Like in other popular karting games, the probability of picking up a certain weapon directly relates to how well you're doing in the race. Safety cars tend to appear only when you're at the back of the pack, for example, while trap bubbles are common when you're out in front. This creates a rubber band effect that keeps racers close, but rather than adding extra tension, it often just creates frustration. The aggression levels of the AI, and the fact that there are 12 cars on the track, mean that it's all but impossible to avoid being wiped out by some weapon or other when you're anywhere near another opponent.
Of course, this is the game's way of keeping everybody together and keeping the action flowing. But it doesn't work. The first half lap of every race tends to play out the same way--namely, an explosion of weapons that would make Rambo think twice about entering the fray. Everyone is so close together on the first lap that it's impossible to plan your attacks wisely or avoid the onslaught of others. It's a game of luck on that opening lap; the racer who winds up with the least damage gains enough of an advantage to never be seen again. Not that that person is racing too quickly for you to catch up. It's more a case of his being far enough ahead not to have to worry about the smorgasbord of weapons being unleashed behind him.
Other game modes work a little better by taking the focus away from simply finishing first, and towards something that makes less sense but is a whole lot more fun. Elimination Nation removes the last-place driver at regular intervals; in Refuel you need to grab fuel pickups to keep your tank filled; and in Slalom you must drive through coloured gates to score points. There are other alternative modes, but those three are the most fun and offer the best opportunities to play as the bad guy and ruin someone's race with a single act.
Like all games of this type, F1 Race Stars is much improved when played in multiplayer. Up to four players can play in split-screen, with those four all able to compete simultaneously in online races of up to 12 players. Playing with others removes many of the annoying traits exhibited by the AI racers, not least their remarkable aggression and skill with the weapon set. A four-player split-screen race with eight AI drivers set on 3,000cc (the highest of the game's three speed/difficulty levels) is worth your while for a few laps, but with circuits lacking in original ideas, you soon come to the realisation that you could be having much more fun playing Mario Kart.

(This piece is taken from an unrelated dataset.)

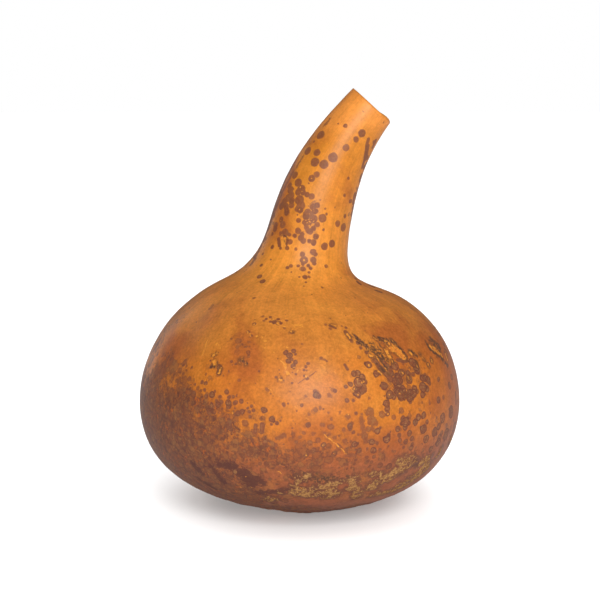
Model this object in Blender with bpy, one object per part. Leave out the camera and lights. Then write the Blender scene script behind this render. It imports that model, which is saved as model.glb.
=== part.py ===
"""A dried bottle gourd with its neck sawn off: one hollow shell that rests on its base.

Metres, +Z up. The origin lies on the surface under the middle of the belly,
and the neck leans towards +X and a little towards +Y.
"""

import math

import bmesh
import bpy
import numpy as np

MM = 0.001

# Girths of the shell, from the edge of the resting spot up to the lip of the mouth.
# Each is x and z of its centre, its radius, and its lean towards +X in degrees.
GIRTHS_MM = (
    (3.5, 0.0, 20.0, 0.0),  # edge of the resting spot
    (3.4, 2.2, 30.0, 0.0),
    (2.8, 9.0, 51.5, 0.0),  # low belly
    (1.0, 21.5, 77.5, 0.0),
    (0.0, 38.5, 93.0, 0.0),
    (0.0, 63.0, 100.0, 0.0),  # widest girth
    (0.0, 86.0, 97.6, 0.0),
    (0.0, 104.0, 90.5, 0.0),
    (-0.5, 119.0, 79.8, 0.0),  # shoulder
    (-2.0, 131.0, 65.5, 0.0),
    (-3.6, 140.0, 48.2, 1.5),  # root of the neck
    (-1.2, 147.5, 35.6, 4.0),
    (1.8, 157.0, 28.8, 8.0),
    (5.3, 172.8, 25.3, 11.0),  # waist of the neck
    (11.4, 195.0, 23.2, 19.0),
    (21.2, 217.8, 20.0, 27.5),
    (32.5, 236.4, 17.0, 36.5),
    (43.7, 250.5, 15.0, 43.0),  # lip of the mouth
)
LEAN_BACK = 5.0 * MM  # how far the lip stands behind the belly's middle
NOD_BACK = 6.0  # degrees by which the lip's girth is tipped towards +Y
NECK_FROM = 140.0 * MM  # height where the neck starts to lean back

WALL_BELLY = 4.6 * MM
WALL_LIP = 4.2 * MM

# Shallow swells and hollows of the belly: bearing and height of the middle,
# reach round the belly and up it, and how far the skin moves outwards.
SWELLS = (
    # bearing, height mm, reach round, reach up mm, outwards mm
    (215.0, 108.0, 14.0, 26.0, -2.4),
    (238.0, 100.0, 12.0, 30.0, 1.2),
    (160.0, 70.0, 26.0, 40.0, 1.0),
    (338.0, 112.0, 16.0, 18.0, 1.5),
    (300.0, 116.0, 15.0, 20.0, -1.6),
    (60.0, 95.0, 24.0, 36.0, -2.2),
    (105.0, 60.0, 28.0, 44.0, 1.6),
    (20.0, 50.0, 20.0, 30.0, -1.0),
)

# The saw left one hump on the lip, at this bearing round the mouth.
HUMP_BEARING = 322.0
HUMP_REACH = 20.0
HUMP_HEIGHT = 1.1 * MM

SEGMENTS = 48  # faces round each girth
OUTER_RINGS = 40
INNER_RINGS = 20
STEP = 1e-4  # step of the finite differences that give the skin's normal


def spline(knots, values, at):
    """Natural cubic spline through the rows of values, read at the places in at."""
    gaps = np.diff(knots)
    slopes = np.diff(values, axis=0) / gaps[:, None]
    count = len(knots)
    matrix = np.eye(count)
    right = np.zeros_like(values)
    for i in range(1, count - 1):
        matrix[i, i - 1] = gaps[i - 1]
        matrix[i, i] = 2.0 * (gaps[i - 1] + gaps[i])
        matrix[i, i + 1] = gaps[i]
        right[i] = 6.0 * (slopes[i] - slopes[i - 1])
    bend = np.linalg.solve(matrix, right)
    i = np.clip(np.searchsorted(knots, at, side="right") - 1, 0, count - 2)
    gap = gaps[i][:, None]
    before = (knots[i + 1] - at)[:, None] / gap
    after = 1.0 - before
    curve = (before**3 - before) * bend[i] + (after**3 - after) * bend[i + 1]
    return before * values[i] + after * values[i + 1] + curve * gap**2 / 6.0


def girth_table():
    """Knots from 0 to 1 along the shell, and the girths at them in metres and radians."""
    table = np.array(GIRTHS_MM) * MM
    table[:, 3] = np.radians(table[:, 3] / MM)
    steps = np.linalg.norm(np.diff(table[:, :3], axis=0), axis=1)
    knots = np.concatenate([[0.0], np.cumsum(steps)])
    return knots / knots[-1], table


KNOTS, TABLE = girth_table()
LIP_HEIGHT = TABLE[-1, 1]


def swell(bearing, height):
    """How far the belly's skin stands outwards at a bearing in degrees and a height."""
    total = np.zeros_like(height)
    for middle, level, reach_round, reach_up, outwards in SWELLS:
        turn = (bearing - middle + 180.0) % 360.0 - 180.0
        rise = (height - level * MM) / (reach_up * MM)
        total += outwards * MM * np.exp(-((turn / reach_round) ** 2) - rise**2)
    return total


def girth_frame(along):
    """Centre, radius and the two directions of the girths at the shares along."""
    x, z, radius, lean = spline(KNOTS, TABLE, along).T
    share = np.clip((z - NECK_FROM) / (LIP_HEIGHT - NECK_FROM), 0.0, 1.0)
    nod = np.radians(NOD_BACK) * share
    centre = np.stack([x, LEAN_BACK * share**2, z], axis=-1)
    right = np.stack([np.cos(lean), np.zeros_like(lean), -np.sin(lean)], axis=-1)
    up = np.stack([np.sin(lean), np.zeros_like(lean), np.cos(lean)], axis=-1)
    behind = np.cos(nod)[:, None] * np.array([0.0, 1.0, 0.0]) - np.sin(nod)[:, None] * up
    return centre, radius, right, behind


def skin(along, bearing):
    """Points of the outer skin at the shares along the shell and bearings in degrees."""
    centre, radius, right, behind = girth_frame(along)
    turn = np.radians(bearing)
    reach = radius + swell(bearing, centre[:, 2])
    across = np.cos(turn)[:, None] * right + np.sin(turn)[:, None] * behind
    return centre + reach[:, None] * across


def skin_normal(along, bearing):
    """Outward normals of the outer skin."""
    low = np.clip(along - STEP, 0.0, 1.0)
    high = np.clip(along + STEP, 0.0, 1.0)
    up = skin(high, bearing) - skin(low, bearing)
    degrees = math.degrees(STEP)
    round_ = skin(along, bearing + degrees) - skin(along, bearing - degrees)
    normal = np.cross(round_, up)
    return normal / np.linalg.norm(normal, axis=1)[:, None]


def bearings():
    return np.arange(SEGMENTS) * 360.0 / SEGMENTS


def lip_hump(bearing):
    """Height of the lip above the plane of the cut."""
    turn = (bearing - HUMP_BEARING + 180.0) % 360.0 - 180.0
    return HUMP_HEIGHT * np.exp(-((turn / HUMP_REACH) ** 2))


def mouth_axis():
    """Direction in which the mouth opens."""
    _, _, right, behind = girth_frame(np.array([1.0]))
    return np.cross(right[0], behind[0])


def outer_ring(share):
    """One girth of the outer skin."""
    bearing = bearings()
    points = skin(np.full(SEGMENTS, share), bearing)
    if share == 1.0:
        points += lip_hump(bearing)[:, None] * mouth_axis()
    return points


def inner_ring(share):
    """One girth of the hollow, a wall's thickness inside the outer skin."""
    along = np.full(SEGMENTS, share)
    bearing = bearings()
    wall = WALL_BELLY + (WALL_LIP - WALL_BELLY) * share
    if share < 1.0:
        return skin(along, bearing) - wall * skin_normal(along, bearing)
    centre, radius, _, _ = girth_frame(along)
    inwards = (skin(along, bearing) - centre) * (wall / radius)[:, None]
    return outer_ring(share) - inwards


def add_ring(mesh, points):
    return [mesh.verts.new(point) for point in points]


def join_rings(mesh, lower, upper):
    """A band of faces between two girths, with its outside on the right of the climb."""
    for i in range(SEGMENTS):
        j = (i + 1) % SEGMENTS
        mesh.faces.new((lower[i], lower[j], upper[j], upper[i]))


def build_shell():
    """The gourd's wall: outer skin up to the lip, then the hollow down to its floor."""
    mesh = bmesh.new()
    outside = [add_ring(mesh, outer_ring(s)) for s in np.linspace(0.0, 1.0, OUTER_RINGS)]
    inside = [add_ring(mesh, inner_ring(s)) for s in np.linspace(1.0, 0.0, INNER_RINGS)]
    rings = outside + inside
    for lower, upper in zip(rings, rings[1:]):
        join_rings(mesh, lower, upper)
    mesh.faces.new(reversed(outside[0]))
    mesh.faces.new(inside[-1])
    data = bpy.data.meshes.new("gourd")
    mesh.to_mesh(data)
    mesh.free()
    return data


def rind_material():
    """Dried rind: hard, smooth and orange-brown, with a low gloss."""
    material = bpy.data.materials.new("rind")
    material.use_nodes = True
    shader = material.node_tree.nodes["Principled BSDF"]
    shader.inputs["Base Color"].default_value = (0.58, 0.22, 0.045, 1.0)
    shader.inputs["Roughness"].default_value = 0.42
    shader.inputs["Metallic"].default_value = 0.0
    return material


def clear_scene():
    for obj in list(bpy.data.objects):
        bpy.data.objects.remove(obj)


def build():
    clear_scene()
    data = build_shell()
    data.materials.append(rind_material())
    data.shade_smooth()
    gourd = bpy.data.objects.new("gourd", data)
    bpy.context.scene.collection.objects.link(gourd)


build()
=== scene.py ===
"""The looks of a dried bottle gourd: spotted, scarred rind on a belly and a sawn neck.

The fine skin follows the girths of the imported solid, so it lies on it, but for the neck's end,
which is a little wider, and the cut of the lip, which is turned by a few degrees. Marks that the
photograph shows are placed where its camera sees them, on the skin itself.
"""

import math

import bpy
import numpy as np
from mathutils import Matrix, Vector
from mathutils.bvhtree import BVHTree


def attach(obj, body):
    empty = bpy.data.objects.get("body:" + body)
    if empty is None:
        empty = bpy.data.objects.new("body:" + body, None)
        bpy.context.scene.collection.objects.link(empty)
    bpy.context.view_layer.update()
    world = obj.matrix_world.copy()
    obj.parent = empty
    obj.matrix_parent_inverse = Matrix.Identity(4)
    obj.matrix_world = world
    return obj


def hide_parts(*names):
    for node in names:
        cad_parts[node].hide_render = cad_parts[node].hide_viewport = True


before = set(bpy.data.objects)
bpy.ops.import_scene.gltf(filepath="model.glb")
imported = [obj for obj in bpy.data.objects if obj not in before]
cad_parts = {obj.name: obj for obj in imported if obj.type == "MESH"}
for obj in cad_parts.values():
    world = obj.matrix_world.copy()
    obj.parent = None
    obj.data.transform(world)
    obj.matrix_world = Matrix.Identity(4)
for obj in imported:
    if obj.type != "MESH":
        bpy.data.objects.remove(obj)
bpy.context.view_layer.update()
MM = 0.001

# The form of the gourd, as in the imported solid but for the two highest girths.
# Each girth is x and z of its centre, its radius, and its lean towards +X in degrees.
GIRTHS_MM = (
    (3.5, 0.0, 20.0, 0.0),  # edge of the resting spot
    (3.4, 2.2, 30.0, 0.0),
    (2.8, 9.0, 51.5, 0.0),  # low belly
    (1.0, 21.5, 77.5, 0.0),
    (0.0, 38.5, 93.0, 0.0),
    (0.0, 63.0, 100.0, 0.0),  # widest girth
    (0.0, 86.0, 97.6, 0.0),
    (0.0, 104.0, 90.5, 0.0),
    (-0.5, 119.0, 79.8, 0.0),  # shoulder
    (-2.0, 131.0, 65.5, 0.0),
    (-3.6, 140.0, 48.2, 1.5),  # root of the neck
    (-1.2, 147.5, 35.6, 4.0),
    (1.8, 157.0, 28.8, 8.0),
    (5.3, 172.8, 25.3, 11.0),  # waist of the neck
    (11.4, 195.0, 23.2, 19.0),
    (21.2, 217.8, 20.0, 27.5),
    (32.8, 236.2, 17.3, 36.5),
    (44.1, 250.3, 15.6, 43.0),  # lip of the mouth
)
LEAN_BACK = 5.0 * MM  # how far the lip stands behind the belly's middle
NECK_FROM = 140.0 * MM  # height where the neck starts to lean back
WALL_BELLY = 4.6 * MM
WALL_LIP = 4.2 * MM
SWELLS = (
    # bearing, height mm, reach round, reach up mm, outwards mm
    (215.0, 108.0, 14.0, 26.0, -2.4),
    (238.0, 100.0, 12.0, 30.0, 1.2),
    (160.0, 70.0, 26.0, 40.0, 1.0),
    (338.0, 112.0, 16.0, 18.0, 1.5),
    (300.0, 116.0, 15.0, 20.0, -1.6),
    (60.0, 95.0, 24.0, 36.0, -2.2),
    (105.0, 60.0, 28.0, 44.0, 1.6),
    (20.0, 50.0, 20.0, 30.0, -1.0),
)
HUMP_BEARING = 322.0  # the saw left one hump on the lip
HUMP_REACH = 20.0
HUMP_HEIGHT = 1.1 * MM
STEP = 1e-4  # step of the finite differences that give the skin's normal
COURSE_POINTS = 4001  # points that measure how long the skin's course is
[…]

Your enjoyment is not helped by the visuals, which, while perfectly satisfactory, do little to enrich the experience. The sharp edges and cheerful colour palette stand at odds with the V-Power, Santander, and Etihad product placements that litter various portions of most tracks, while the Pixar-like filter the F1 cars have gone through is hardly the most inventive, or interesting of treatments.
It's a bit of a shame, really. Codemasters Racing is one of the best and most dependable developers of racing games out there, but F1 Race Stars simply doesn't live up to the high standard defined by F1 games of the past. Once you see past the charming bobble-headed drivers and nods to F1, there's little here to hold your attention for long.